RTO policies are being enforced to reduce staff, data confirms.
Return-to-office mandates are increasingly being enforced across the US to quietly reduce staff without formal layoffs, even as strong employee demand for remote work is being expressed, as reported by Fortune.
By the end of 2025, it is projected that 3 in 10 companies will require employees to work in the office five days a week, based on a survey of 849 managers
Stricter rules are already in effect among large employers, with more than half of Fortune 100 desk workers now fully in-office and companies such as Microsoft introducing requirements of at least three days per week in the office.
The Federal Reserve’s Beige Book has also reported that return-to-office requirements are being applied as a means of reducing headcount, with employee departures in some US districts specifically described as being “encouraged.”
The Federal Reserve Beige Book, published eight times a year, compiles anecdotal insights on business activity across US districts from bank officials, business leaders, and economists.

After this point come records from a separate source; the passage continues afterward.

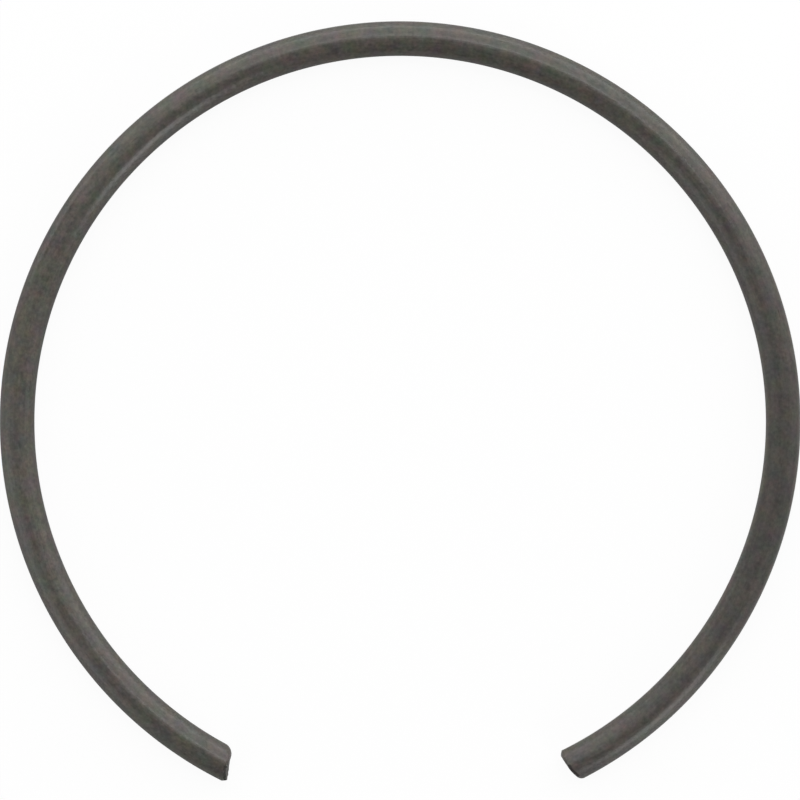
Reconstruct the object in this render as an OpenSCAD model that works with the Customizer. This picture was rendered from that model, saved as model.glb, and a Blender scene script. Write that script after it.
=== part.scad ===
// Round-wire circlip for a groove inside a bore.
// One length of round spring wire is rolled to a circle and sheared off at both ends. It is squeezed
// smaller, let go in the groove, and the outer round of the wire seats there by its own spring.
// The ring's axis is +Z, the gap faces -Y, and the origin is the ring's centre at mid-wire.

/* [Ring] */
// Outer diameter of the ring, free
outer_d = 74; // [60:0.5:160]
// Diameter of the round wire
wire_d = 3.2; // [2:0.1:4]
// Angle that the gap spans, at the wire's centre line
gap_angle = 52.6; // [20:0.1:120]

/* [Sheared ends] */
// Slant of the outer half of each cut, from a radial line
outer_slant = 21; // [2:0.5:30]
// Slant of the inner half of each cut, from a radial line
inner_slant = 7; // [0:0.5:15]
// Lean of the outer half, which sets its upper edge back
outer_lean = 2; // [0:0.5:12]
// Lean of the inner half, which sets its upper edge back
inner_lean = 1; // [0:0.5:12]
// How far outside the wire's centre line the right cut changes its slant
right_kink = 0.45; // [0:0.05:0.6]
// Radius of the rolled inner corner on the left end
left_roll_r = 0.75; // [0.1:0.05:0.8]
// Radius of the rolled outer corner on the right end
right_roll_r = 0.5; // [0.1:0.05:0.8]
// Length along the wire of the bevel on the left end's tip
left_tip_length = 0.5; // [0.05:0.05:0.8]
// Width across the cut of the bevel on the left end's tip
left_tip_width = 0.25; // [0.05:0.05:0.5]
// Length along the wire of the bevel on the right end's tip
right_tip_length = 0.25; // [0.05:0.05:0.8]
// Width across the cut of the bevel on the right end's tip
right_tip_width = 0.45; // [0.05:0.05:0.5]

/* [Hidden] */
$fn = 96;
ring_fn = 360;
steel_grey = [0.34, 0.335, 0.315];
wire_r = wire_d / 2;
mean_r = outer_d / 2 - wire_r;
// Which side of the wire a corner is on, as a sign along the radius
outside = 1;
inside = -1;
// Radius at which each cut changes its slant
left_kink_r = mean_r;
right_kink_r = mean_r + right_kink;
// Where the two ends are, as angles from +X
left_end = 270 - gap_angle / 2;
right_end = gap_angle / 2 - 90;
// The wire is rolled longer than the ring by this angle at each end, and the shears take it off
spare_angle = asin(wire_r / mean_r);
// How far a cutting tool reaches past the wire's centre line
reach = 1.5 * wire_d;

// The wire as it leaves the rolls, with spare length at both ends
module rolled_wire() {
    rotate([0, 0, right_end - spare_angle])
        rotate_extrude(angle = 360 - gap_angle + 2 * spare_angle, $fn = ring_fn)
            translate([mean_r, 0])
                circle(r = wire_r);
}

// The next modules work in the frame of one end: X is the radius, Y points into the gap, and the
// wire's centre line passes through [mean_r, 0, 0].

// Turns what is built on an upright radial cut to the slant and lean of a real one
module on_cut(kink_r, slant, lean) {
    translate([kink_r, 0, 0])
        rotate([0, 0, slant])
            rotate([lean, 0, 0])
                children();
}

// The space on the +Y side of a flat
module past_flat() {
    translate([-reach, 0, -reach])
        cube([2 * reach, reach, 2 * reach]);
}

// The space past one of the two flats of a cut
module past_cut(kink_r, slant, lean) {
    on_cut(kink_r, slant, lean)
        past_flat();
}

// What is missing at a rolled corner: the wedge outside a round that touches both the wire's side
// and the cut. The round's centre is found from its distance to each.
module rolled_corner(side, kink_r, slant, lean, r) {
    centre_r = mean_r + side * (wire_r - r);
    centre_angle = slant - asin((r + kink_r * sin(slant)) / centre_r);
    to_side = centre_angle + (side == outside ? 0 : 180);
    to_cut = slant + 90;
    wedge = [for (a = [to_side, (to_side + to_cut) / 2, to_cut]) reach * [cos(a), sin(a)]];
    on_cut(kink_r, slant, lean)
        rotate([0, 0, -slant])
            translate([centre_r * cos(centre_angle) - kink_r, centre_r * sin(centre_angle), -reach])
                linear_extrude(2 * reach)
                    difference() {
                        polygon(concat([[0, 0]], wedge));
                        circle(r = r);
                    }
}

// What is missing at a crisp corner: a flat that starts some length back on the wire's side and
// ends some width in on the cut
module bevelled_corner(side, kink_r, slant, lean, length, width) {
    side_r = mean_r + side * wire_r;
    corner = sqrt(pow(side_r, 2) - pow(kink_r * sin(slant), 2)) - kink_r * cos(slant);
    turn = atan2(-side * length * cos(slant), width - side * length * sin(slant));
    on_cut(kink_r, slant, lean)
        translate([corner - side * width, 0, 0])
            rotate([0, 0, turn])
                past_flat();
}

// On the left end the blade pressed on the inner side and broke out through the outer side
module left_shear() {
    intersection() {
        past_cut(left_kink_r, outer_slant, outer_lean);
        past_cut(left_kink_r, inner_slant, inner_lean);
    }
    rolled_corner(inside, left_kink_r, inner_slant, inner_lean, left_roll_r);
    bevelled_corner(outside, left_kink_r, outer_slant, outer_lean, left_tip_length, left_tip_width);
}

// On the right end, the other side of the same kind of cut, it is the other way round
module right_shear() {
    past_cut(right_kink_r, -outer_slant, outer_lean);
    past_cut(right_kink_r, -inner_slant, inner_lean);
    rolled_corner(outside, right_kink_r, -outer_slant, outer_lean, right_roll_r);
    bevelled_corner(inside, right_kink_r, -inner_slant, inner_lean, right_tip_length, right_tip_width);
}

module wire_ring() {
    color(steel_grey)
        difference() {
            rolled_wire();
            rotate([0, 0, left_end])
                left_shear();
            rotate([0, 0, right_end])
                mirror([0, 1, 0])
                    right_shear();
        }
}

wire_ring();
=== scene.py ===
# %% [markdown]
# # A round-wire circlip, from bare frame to finished picture
#
# The real ring is one length of round spring wire. It is drawn through a die, rolled to a circle,
# sheared off at both ends, then phosphated and oiled, which leaves it a dark, warm, half-matt grey.
# Once the camera, the table and the lights stand, the scene follows the same order: wire, circle,
# cuts, finish.

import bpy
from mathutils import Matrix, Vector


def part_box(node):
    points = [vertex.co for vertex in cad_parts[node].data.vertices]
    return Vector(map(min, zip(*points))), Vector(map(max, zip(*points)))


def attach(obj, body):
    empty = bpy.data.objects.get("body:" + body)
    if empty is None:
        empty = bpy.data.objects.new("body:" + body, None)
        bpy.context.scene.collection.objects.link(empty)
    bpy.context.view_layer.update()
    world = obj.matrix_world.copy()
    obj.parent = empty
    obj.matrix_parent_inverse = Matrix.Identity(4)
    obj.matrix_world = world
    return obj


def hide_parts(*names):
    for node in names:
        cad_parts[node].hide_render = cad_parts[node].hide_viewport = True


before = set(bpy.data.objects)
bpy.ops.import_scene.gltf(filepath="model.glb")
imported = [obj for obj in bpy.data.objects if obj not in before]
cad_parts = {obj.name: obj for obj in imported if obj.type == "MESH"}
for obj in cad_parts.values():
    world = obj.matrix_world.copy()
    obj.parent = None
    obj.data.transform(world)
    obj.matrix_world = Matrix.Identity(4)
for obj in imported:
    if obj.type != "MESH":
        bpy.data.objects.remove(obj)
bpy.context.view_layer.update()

# %% [markdown]
# ## The sizes
#
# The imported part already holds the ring's outer diameter and the wire's thickness, so both are read
# from its box. The gap repeats the part's own. The two cuts, further down, follow the part's too, but
# each has its slants and rounds matched once more to the photograph. Everything is in metres.

# %% Sizes of the ring
import math

import bpy
import numpy as np

MM = 0.001
ring_low, ring_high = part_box("wire_ring")
wire_r = (ring_high.z - ring_low.z) / 2
mean_r = ring_high.x - wire_r
gap_angle = math.radians(52.6)
left_end = math.radians(270) - gap_angle / 2
right_end = math.radians(-90) + gap_angle / 2
print(f"wire {2 * wire_r / MM:.2f} mm thick, rolled to a mean radius of {mean_r / MM:.2f} mm")

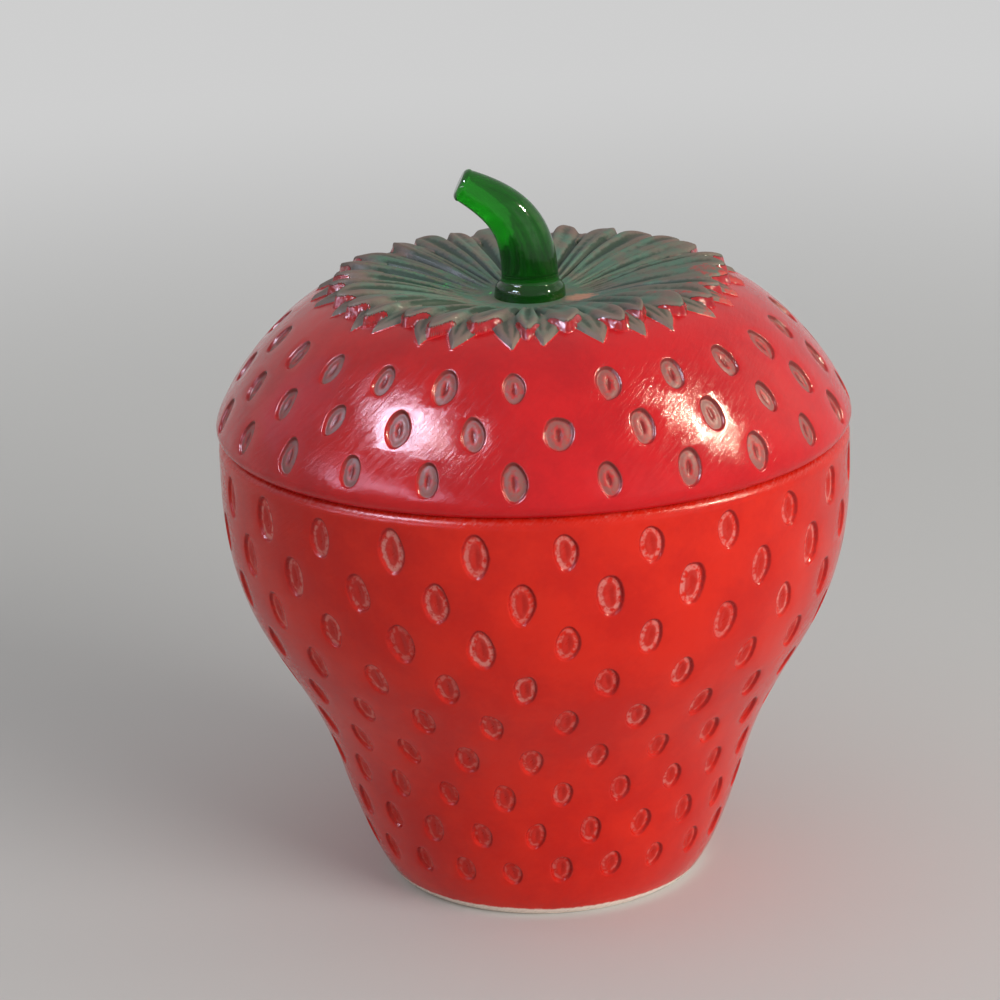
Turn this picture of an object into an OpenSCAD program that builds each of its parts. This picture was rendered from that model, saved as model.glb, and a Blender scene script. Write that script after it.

Despite these measures, surveys indicate that nearly half of employees would leave their jobs if remote work were eliminated, reflecting the persistent divide between employer strategies and worker preferences.
The Difficult Reality for Workers Who Quit
Resignations in response to return-to-office mandates are sometimes framed as a strong reaction to corporate decisions.
Evidence, however, indicates that voluntary departures often align with organizational objectives and may expose workers to unfavorable job market conditions.
As such, the white-collar job market has been described as “increasingly frozen,” limiting the opportunities available to workers who leave their positions due to commuting requirements.
While the professional job market has slowed, growth has been recorded in other sectors. Most new jobs are in healthcare and hospitality, where demand for in-person services is growing.
Within hospitality, non-degree earners such as bartenders and baristas have experienced higher wage growth than office workers, driven by the post-pandemic surge in demand for in-person experiences.
Return-to-Office Mandates Show Persistent Patterns from 2024
Similar tactics had already been documented in 2024, when surveys showed that resignations were not only anticipated but, in some cases, intentionally triggered through in-office requirements.
As such, a survey of more than 1,500 US managers reported that a quarter of C-suite executives expected voluntary turnover after the implementation of RTO policies, while one in five HR professionals admitted that these requirements were designed to encourage staff departures.
Inconsistencies in executive behavior were also recorded, as flexible arrangements were widely adopted at the top, with 93% of CEOs reported as not working in the office full-time and some even joining in-person meetings remotely.
Resistance among employees was likewise documented, with one in five workers reported to be ignoring office requirements despite repeated reminders and directives.